We LOVE traveling as a family and sometimes travel with our extended family also. We were married in Paris and had the opportunity to spend several weeks traveling around Europe with our extended family, which made for some great memories. Our next vacation abroad will likely be to Japan to see Cindi’s mother’s family. We have spent a lot of time traveling abroad with our son, but we have recently talked about visiting parts of the US that we haven’t seen yet, like Yellowstone and Mount Rushmore.
We cannot wait to include another child in our family traditions. Some of our best memories as a family include time spent at baseball games, on camping trips, and during one of our many travel adventures. We want nothing more than to include your child in our family traditions, as well as create new family traditions with him/her.
We recognize and understand that you are facing a very difficult decision, and we cannot promise to make it easy for you.
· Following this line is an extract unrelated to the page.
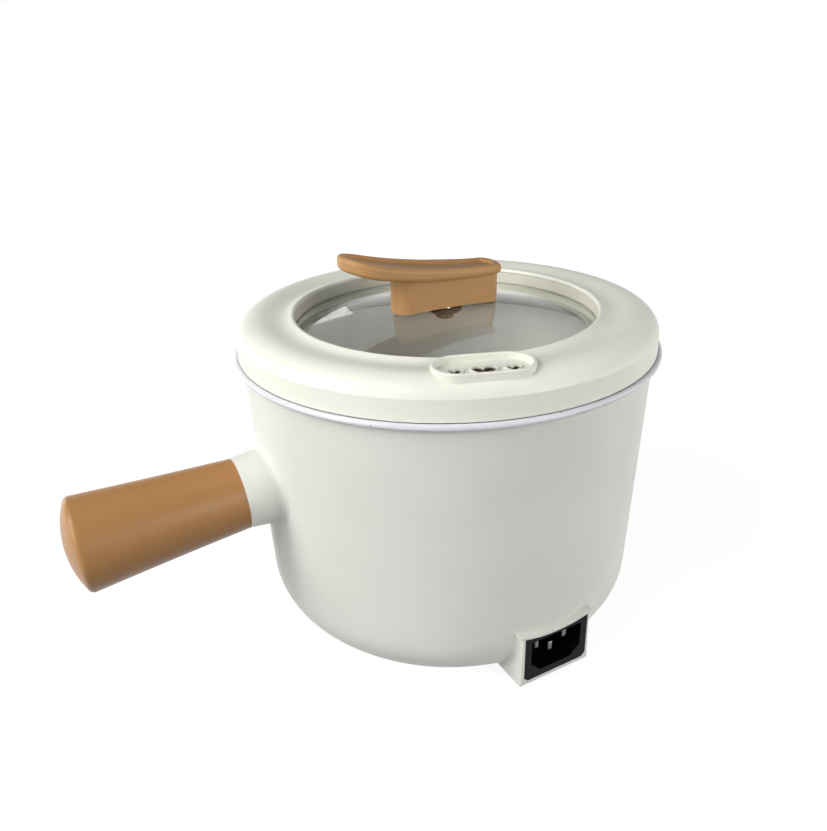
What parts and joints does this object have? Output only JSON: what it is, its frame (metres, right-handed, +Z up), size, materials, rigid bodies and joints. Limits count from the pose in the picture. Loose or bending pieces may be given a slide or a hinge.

What we CAN promise is to raise your child in a home where he or she always feels loved and supported. We promise to raise him or her in a positive environment where they are always encouraged to be their best. We frequently talk about the power of kindness and caring in our home, especially when our son was younger. We promise that your child will be raised to practice kindness and caring toward others, whether it be family, friends, classmates, or complete strangers.
While it may not always be fun, we also promise to use age-appropriate manners to turn your child’s mistakes into teaching moments. Because while we are currently talking about your baby, he or she will someday grow up to be a teenager and later an adult. Our hope is to raise a responsible and compassionate human who will at some point be independent and self-sufficient. But most of all, we promise to honor and respect you in all aspects of your child’s life and throughout the rest of ours.